Work to complete —
Repeat only the lines from the one containing "bake_transform(part)" through the one containing "own_mesh(part)", exactly as written, both ends included.

Given material —
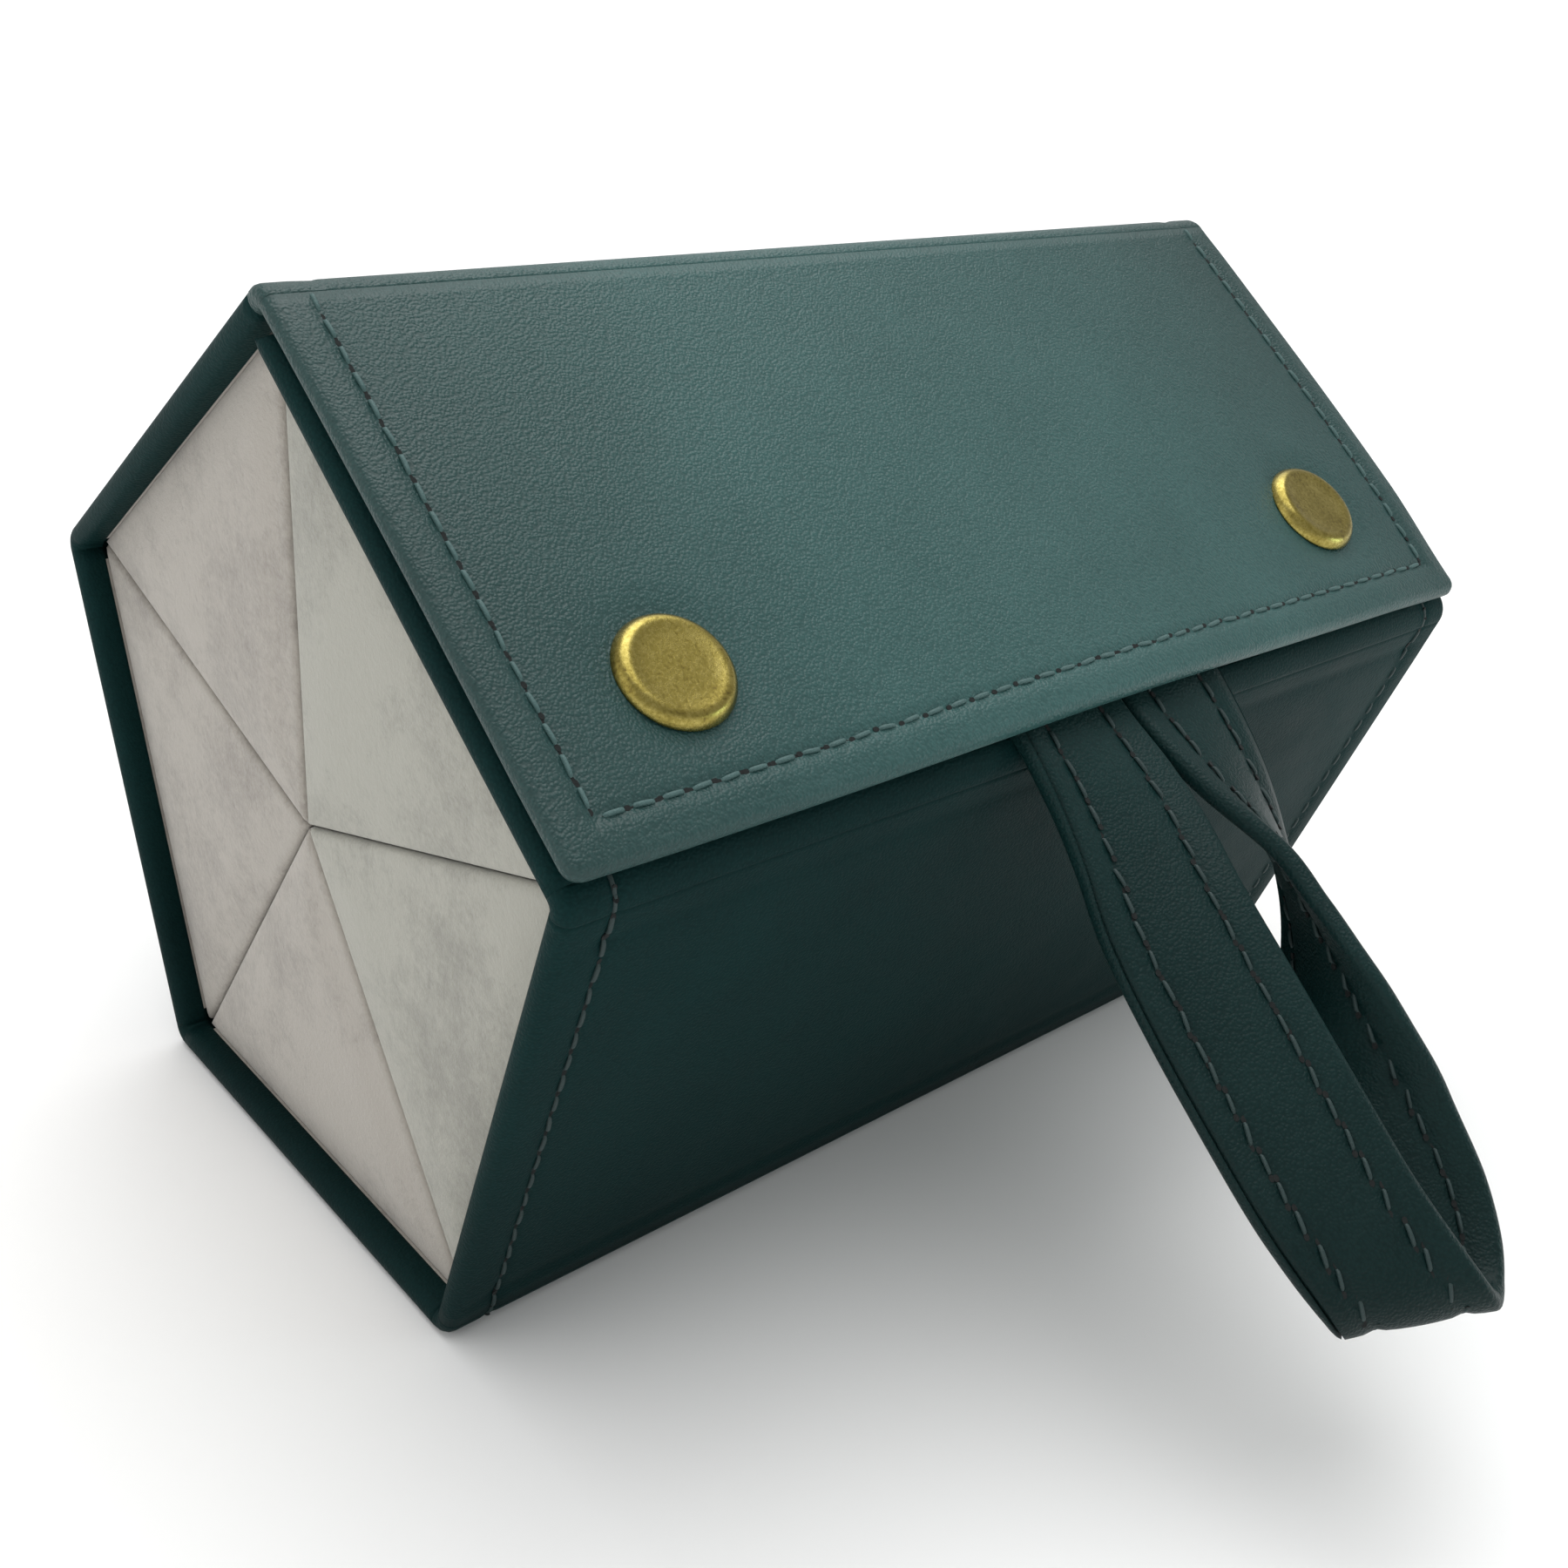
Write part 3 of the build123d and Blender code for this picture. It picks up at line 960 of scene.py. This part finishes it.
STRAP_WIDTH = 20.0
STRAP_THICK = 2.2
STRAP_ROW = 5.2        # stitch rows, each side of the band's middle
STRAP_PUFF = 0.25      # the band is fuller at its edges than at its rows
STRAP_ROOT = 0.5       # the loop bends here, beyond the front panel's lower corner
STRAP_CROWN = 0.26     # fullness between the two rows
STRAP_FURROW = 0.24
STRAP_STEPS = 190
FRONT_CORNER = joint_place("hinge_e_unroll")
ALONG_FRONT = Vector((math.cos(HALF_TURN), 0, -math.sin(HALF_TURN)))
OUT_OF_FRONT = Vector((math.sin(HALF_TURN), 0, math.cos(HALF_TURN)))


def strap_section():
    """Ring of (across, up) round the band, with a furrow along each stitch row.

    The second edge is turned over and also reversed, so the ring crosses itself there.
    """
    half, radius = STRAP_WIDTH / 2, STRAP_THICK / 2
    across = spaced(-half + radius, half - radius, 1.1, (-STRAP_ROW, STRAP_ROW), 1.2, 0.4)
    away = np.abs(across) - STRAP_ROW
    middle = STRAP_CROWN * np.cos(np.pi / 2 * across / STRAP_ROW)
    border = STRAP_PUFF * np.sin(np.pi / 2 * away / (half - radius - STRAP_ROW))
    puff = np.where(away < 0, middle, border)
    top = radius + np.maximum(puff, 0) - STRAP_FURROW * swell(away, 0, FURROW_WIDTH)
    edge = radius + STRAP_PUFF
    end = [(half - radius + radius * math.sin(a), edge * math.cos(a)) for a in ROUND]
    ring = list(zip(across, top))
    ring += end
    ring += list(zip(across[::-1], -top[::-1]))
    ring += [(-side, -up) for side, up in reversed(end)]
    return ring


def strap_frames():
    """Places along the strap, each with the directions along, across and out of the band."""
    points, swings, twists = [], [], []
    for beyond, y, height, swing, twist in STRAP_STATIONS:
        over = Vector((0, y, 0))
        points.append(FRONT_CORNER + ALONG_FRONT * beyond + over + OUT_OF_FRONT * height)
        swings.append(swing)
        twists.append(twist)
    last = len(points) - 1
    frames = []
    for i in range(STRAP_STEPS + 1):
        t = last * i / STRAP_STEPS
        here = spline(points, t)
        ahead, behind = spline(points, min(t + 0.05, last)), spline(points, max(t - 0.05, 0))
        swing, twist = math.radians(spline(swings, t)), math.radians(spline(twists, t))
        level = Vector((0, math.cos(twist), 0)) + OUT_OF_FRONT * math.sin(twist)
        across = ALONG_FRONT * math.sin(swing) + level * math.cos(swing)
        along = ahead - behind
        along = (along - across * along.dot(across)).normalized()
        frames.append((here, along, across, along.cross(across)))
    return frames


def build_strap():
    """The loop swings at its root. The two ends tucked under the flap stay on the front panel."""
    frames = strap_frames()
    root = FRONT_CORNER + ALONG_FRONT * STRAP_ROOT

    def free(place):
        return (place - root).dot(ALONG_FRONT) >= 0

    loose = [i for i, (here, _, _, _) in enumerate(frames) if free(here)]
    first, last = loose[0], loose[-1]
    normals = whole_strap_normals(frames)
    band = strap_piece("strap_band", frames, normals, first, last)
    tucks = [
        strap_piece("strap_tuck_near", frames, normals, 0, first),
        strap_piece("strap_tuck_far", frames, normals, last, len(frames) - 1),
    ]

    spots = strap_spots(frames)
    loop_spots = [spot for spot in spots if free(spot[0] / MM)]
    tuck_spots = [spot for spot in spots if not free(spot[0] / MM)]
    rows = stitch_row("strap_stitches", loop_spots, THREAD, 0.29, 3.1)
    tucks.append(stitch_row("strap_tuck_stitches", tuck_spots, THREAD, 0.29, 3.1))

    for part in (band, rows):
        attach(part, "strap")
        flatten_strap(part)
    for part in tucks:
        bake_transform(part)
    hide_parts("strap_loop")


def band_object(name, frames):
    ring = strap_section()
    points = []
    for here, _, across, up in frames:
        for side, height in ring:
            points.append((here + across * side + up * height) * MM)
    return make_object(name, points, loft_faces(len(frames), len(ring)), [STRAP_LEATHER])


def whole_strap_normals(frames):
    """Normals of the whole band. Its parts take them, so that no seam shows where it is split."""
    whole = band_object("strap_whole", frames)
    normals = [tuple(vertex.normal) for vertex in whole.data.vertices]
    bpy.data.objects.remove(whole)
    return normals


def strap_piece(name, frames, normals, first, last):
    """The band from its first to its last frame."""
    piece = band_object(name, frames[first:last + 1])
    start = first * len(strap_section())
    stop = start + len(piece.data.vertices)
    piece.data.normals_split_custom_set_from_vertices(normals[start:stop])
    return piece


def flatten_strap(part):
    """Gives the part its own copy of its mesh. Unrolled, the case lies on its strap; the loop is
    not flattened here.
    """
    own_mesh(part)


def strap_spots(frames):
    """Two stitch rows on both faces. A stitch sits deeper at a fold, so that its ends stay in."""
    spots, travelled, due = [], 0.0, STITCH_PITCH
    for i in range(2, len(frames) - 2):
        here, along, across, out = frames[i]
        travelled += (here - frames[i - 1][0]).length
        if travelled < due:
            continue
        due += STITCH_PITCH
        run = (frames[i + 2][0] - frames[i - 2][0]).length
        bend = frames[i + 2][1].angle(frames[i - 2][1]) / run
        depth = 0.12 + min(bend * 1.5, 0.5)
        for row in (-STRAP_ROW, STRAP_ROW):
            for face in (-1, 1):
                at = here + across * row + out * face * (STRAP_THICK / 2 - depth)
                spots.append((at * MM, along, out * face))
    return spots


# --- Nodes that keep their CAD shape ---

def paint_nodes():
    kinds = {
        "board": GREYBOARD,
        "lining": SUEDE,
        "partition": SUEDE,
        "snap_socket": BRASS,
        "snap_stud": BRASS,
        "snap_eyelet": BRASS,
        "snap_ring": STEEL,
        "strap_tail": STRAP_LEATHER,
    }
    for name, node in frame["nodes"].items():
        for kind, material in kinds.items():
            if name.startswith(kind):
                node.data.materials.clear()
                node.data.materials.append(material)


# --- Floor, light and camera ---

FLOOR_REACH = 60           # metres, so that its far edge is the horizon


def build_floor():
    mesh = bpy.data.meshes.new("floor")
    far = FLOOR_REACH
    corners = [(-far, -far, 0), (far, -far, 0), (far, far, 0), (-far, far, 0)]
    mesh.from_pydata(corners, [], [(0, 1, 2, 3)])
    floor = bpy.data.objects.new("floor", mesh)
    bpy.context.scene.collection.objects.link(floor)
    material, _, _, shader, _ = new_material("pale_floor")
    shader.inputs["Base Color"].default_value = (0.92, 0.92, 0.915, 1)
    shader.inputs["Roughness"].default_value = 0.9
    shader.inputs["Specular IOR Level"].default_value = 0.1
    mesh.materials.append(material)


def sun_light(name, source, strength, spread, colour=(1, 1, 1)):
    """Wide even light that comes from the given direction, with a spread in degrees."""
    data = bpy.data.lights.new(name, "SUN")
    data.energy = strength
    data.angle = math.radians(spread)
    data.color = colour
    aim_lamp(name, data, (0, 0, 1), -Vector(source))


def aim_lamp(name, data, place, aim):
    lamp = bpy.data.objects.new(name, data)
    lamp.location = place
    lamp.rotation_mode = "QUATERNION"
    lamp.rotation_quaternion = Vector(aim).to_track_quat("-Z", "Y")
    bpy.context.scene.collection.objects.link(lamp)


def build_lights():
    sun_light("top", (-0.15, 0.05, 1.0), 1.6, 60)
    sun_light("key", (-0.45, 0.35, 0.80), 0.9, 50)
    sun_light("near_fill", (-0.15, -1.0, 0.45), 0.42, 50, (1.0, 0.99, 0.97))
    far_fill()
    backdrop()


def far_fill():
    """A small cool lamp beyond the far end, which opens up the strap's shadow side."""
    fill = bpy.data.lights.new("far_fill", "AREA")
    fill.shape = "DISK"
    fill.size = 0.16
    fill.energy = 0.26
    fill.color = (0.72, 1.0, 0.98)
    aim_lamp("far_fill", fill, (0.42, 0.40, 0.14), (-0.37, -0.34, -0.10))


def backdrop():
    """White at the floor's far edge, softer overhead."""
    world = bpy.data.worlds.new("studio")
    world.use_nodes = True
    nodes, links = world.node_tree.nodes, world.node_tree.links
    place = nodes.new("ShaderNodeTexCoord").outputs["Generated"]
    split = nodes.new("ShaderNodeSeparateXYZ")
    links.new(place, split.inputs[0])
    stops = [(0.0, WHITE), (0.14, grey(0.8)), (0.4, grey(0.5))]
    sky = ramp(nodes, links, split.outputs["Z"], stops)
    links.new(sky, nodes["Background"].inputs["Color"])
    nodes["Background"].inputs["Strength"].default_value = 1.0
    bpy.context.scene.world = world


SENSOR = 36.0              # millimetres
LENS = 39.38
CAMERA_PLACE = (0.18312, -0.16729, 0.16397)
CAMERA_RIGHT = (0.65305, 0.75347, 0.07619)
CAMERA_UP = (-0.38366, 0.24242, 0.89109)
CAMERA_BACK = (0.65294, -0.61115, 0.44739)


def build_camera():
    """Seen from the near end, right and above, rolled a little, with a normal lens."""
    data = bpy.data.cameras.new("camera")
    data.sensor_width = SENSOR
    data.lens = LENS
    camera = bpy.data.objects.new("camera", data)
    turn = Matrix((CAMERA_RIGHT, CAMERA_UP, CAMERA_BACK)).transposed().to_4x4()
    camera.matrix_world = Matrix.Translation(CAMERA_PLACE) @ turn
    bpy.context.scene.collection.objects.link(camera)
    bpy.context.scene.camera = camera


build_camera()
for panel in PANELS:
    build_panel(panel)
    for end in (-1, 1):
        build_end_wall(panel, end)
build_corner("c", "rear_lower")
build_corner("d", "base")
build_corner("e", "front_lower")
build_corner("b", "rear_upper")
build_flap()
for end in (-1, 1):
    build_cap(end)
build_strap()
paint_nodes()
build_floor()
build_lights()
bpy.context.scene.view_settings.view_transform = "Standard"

Final result —
        bake_transform(part)
    hide_parts("strap_loop")


def band_object(name, frames):
    ring = strap_section()
    points = []
    for here, _, across, up in frames:
        for side, height in ring:
            points.append((here + across * side + up * height) * MM)
    return make_object(name, points, loft_faces(len(frames), len(ring)), [STRAP_LEATHER])


def whole_strap_normals(frames):
    """Normals of the whole band. Its parts take them, so that no seam shows where it is split."""
    whole = band_object("strap_whole", frames)
    normals = [tuple(vertex.normal) for vertex in whole.data.vertices]
    bpy.data.objects.remove(whole)
    return normals


def strap_piece(name, frames, normals, first, last):
    """The band from its first to its last frame."""
    piece = band_object(name, frames[first:last + 1])
    start = first * len(strap_section())
    stop = start + len(piece.data.vertices)
    piece.data.normals_split_custom_set_from_vertices(normals[start:stop])
    return piece


def flatten_strap(part):
    """Gives the part its own copy of its mesh. Unrolled, the case lies on its strap; the loop is
    not flattened here.
    """
    own_mesh(part)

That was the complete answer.